Мир вокруг Кристофера абсурден: купе не находится, ключ-карта не открывает дверь гостиничного номера... Когда он приезжает в Прагу абсурд становится сюрреалистичным: вход в морг через окно, сочувственные объятия персонала (неуместность которых усугубляется тем, что герой умершего отца совершенно не знал и не скорбит по нему), стремительный бег по пустым коридорам вслед за местным Вергилием в белом халате.
Можно найти оправдание в том, что это особый "посмертный" мир, но нет, Прага "Праги" вообще не имеет ничего общего с той открыточным волшебным городом, который так все хотят увидеть. Мрачные коробки спальных районов, потрепанные машины, равнодушные официанты, стариковская советская обстановка... Ощущние, будто попал в параллельный, сновидческий мир, где ни у кого нет трех голов, но сама ткань бытия с изъяном.
Однако Кристофер реагирует на все с завидной сдержанностью, точнее, не реагирует никак. Если в поезде он еще возмущался, то попав в пражское междумирье, не удивляется почти ничему. Пиво вместо кофе? Ну, ок... Гуляш по вторникам не подают? Ну, ладно... Кажется, что весь фильм они с женой так и будут ходить разными дорогами и смотреть в разные стороны.
Но нет, сюжет меняется, когда наличие у жены любовника перестает быть секретом, а становится одним из обстоятельств жизни. И дальше мы наблюдаем вот это хорошо знакомое мне шарахание в стороны. Разгневаться, прогнать, попытаться удержать, "начать все заново", попробовать заняться сексом, оставить в покое, бередить раны, наказывая другого или себя?... Абсурд мира уходит на второй план, герои начинают соответствовать вселенной Праги.
Это тотальный непопадос, невозможность диалога. Герой не вписывается в мир: у жены-то карта срабатывает, и купе находится... Он не может поговорить с отцом, который оставил ему привет с того света - аудиокассету с прощальными словами: нет кассетного магнитофона и приходится идти слушать запись в какой-то бар. Все, кого он встречает, говорят о том, какой отец был замечательный, а у героя одна боль: этот замечательный человек оставил его, двенадцатилетнего, без объяснений, так же, без объяснений, появился в день пятнадцатилетия, обещал видеться — и исчез, теперь уже навсегда. Диалог с сыном у Кристофера тоже с не склеивается. (Хотя, на мой взгляд, тут все же есть надежда на благополучие: сын отвечает на все вопросы Кристофера "Ты же мой отец!" — и это звучит подтвержением незыблемости и нормальности мира. Мальчик не рефлексирует, просто живет. Но я еще подумаю об этом)

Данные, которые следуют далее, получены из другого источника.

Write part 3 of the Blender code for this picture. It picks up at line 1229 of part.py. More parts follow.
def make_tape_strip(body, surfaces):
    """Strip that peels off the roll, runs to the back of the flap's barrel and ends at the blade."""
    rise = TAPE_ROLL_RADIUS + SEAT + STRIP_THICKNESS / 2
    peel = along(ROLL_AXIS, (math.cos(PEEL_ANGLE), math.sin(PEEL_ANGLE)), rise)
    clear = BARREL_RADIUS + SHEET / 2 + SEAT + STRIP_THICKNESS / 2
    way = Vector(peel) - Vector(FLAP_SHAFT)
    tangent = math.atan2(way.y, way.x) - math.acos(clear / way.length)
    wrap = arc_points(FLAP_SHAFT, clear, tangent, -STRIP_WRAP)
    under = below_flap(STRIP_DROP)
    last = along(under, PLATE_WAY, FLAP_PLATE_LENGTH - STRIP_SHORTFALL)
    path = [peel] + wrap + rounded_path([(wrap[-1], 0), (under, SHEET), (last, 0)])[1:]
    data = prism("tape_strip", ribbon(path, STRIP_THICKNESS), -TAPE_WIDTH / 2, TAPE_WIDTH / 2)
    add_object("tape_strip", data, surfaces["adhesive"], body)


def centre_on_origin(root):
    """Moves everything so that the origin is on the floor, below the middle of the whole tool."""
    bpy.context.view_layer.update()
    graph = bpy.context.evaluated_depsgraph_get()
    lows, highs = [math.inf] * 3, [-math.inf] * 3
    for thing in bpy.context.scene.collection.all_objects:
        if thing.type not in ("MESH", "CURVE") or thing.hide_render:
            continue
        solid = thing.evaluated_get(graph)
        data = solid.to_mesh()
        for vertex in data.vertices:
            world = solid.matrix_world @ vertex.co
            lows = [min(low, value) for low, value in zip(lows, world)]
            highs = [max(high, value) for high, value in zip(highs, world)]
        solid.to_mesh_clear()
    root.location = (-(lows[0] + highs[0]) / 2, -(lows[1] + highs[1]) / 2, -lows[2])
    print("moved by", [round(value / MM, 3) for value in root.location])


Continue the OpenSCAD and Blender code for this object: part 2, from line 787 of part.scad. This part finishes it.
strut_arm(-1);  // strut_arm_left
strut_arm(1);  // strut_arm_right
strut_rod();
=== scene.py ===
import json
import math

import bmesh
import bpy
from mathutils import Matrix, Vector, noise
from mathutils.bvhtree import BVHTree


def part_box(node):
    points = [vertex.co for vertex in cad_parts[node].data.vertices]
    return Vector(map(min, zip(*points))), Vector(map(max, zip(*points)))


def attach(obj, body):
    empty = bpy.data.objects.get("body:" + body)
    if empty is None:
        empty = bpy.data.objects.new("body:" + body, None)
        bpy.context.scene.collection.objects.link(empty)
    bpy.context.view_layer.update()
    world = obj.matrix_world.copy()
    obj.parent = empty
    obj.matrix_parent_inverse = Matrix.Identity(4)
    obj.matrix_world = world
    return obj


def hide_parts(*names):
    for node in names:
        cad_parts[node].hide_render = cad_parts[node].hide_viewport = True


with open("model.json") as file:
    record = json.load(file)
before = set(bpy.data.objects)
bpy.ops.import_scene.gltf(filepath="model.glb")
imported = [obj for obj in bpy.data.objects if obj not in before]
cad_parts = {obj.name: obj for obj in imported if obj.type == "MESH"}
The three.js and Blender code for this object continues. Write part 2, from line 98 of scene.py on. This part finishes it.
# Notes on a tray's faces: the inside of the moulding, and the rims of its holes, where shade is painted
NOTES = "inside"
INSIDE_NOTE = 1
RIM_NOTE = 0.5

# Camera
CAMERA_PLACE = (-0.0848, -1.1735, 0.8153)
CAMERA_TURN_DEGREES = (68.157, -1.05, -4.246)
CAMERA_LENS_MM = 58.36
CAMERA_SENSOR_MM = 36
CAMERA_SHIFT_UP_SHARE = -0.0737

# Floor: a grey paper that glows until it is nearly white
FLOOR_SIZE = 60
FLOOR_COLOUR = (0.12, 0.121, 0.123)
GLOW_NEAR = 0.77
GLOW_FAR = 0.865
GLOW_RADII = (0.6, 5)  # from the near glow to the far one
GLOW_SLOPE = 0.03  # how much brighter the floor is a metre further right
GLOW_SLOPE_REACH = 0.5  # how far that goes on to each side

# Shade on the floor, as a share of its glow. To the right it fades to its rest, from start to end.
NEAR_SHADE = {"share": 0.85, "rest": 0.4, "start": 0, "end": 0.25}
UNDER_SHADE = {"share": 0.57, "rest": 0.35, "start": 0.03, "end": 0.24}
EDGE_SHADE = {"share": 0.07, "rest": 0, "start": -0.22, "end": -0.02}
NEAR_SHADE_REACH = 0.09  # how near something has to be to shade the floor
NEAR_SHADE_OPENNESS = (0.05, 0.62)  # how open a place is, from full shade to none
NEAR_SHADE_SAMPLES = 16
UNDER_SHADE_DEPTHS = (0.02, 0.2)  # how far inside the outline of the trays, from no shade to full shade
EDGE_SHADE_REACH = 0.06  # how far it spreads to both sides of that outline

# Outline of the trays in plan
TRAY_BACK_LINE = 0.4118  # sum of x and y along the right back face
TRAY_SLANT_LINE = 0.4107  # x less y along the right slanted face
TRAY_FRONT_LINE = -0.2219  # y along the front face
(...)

Все решается довольно быстро и внезапно: Майя оказывается беременной. И даже в этой ситуации она пытается найти контакт: спрашивает у Кристофера его мнения о том, чей же ребенок. И получает, видимо, то, что сопровождало их супружескую жизнь долгие-долгие годы: обрыв контакта. Кристофер однозначно отвечает, что ребенок не его. Тотальный дисконнект: когда Кристофер пытается найти к ней подход, она отвечает агрессией и отчаянием, теперь же она предпринимает последнюю попытку найтись, но попытка заканчивается провалом.
Майя улетает, а Кристофер остается в Праге, как в чистилище. И раздает все, полученное здесь: тело отца, дом отца, его портсигар, будто отвечая на обвинения жены в том, что он не умеет отдавать.
Он просыпается и уходит по узкой улочке, волоча за собой чемодан. Куда идет? В новую жизнь, где он умеет плакать и отдавать? Идет вернуться к сыну, вопреки желанию жены, как когда-то не сделал его отец? Уходит, чтоб раствориться в Праге и стать неупокоенным призраком этого города-сновидения?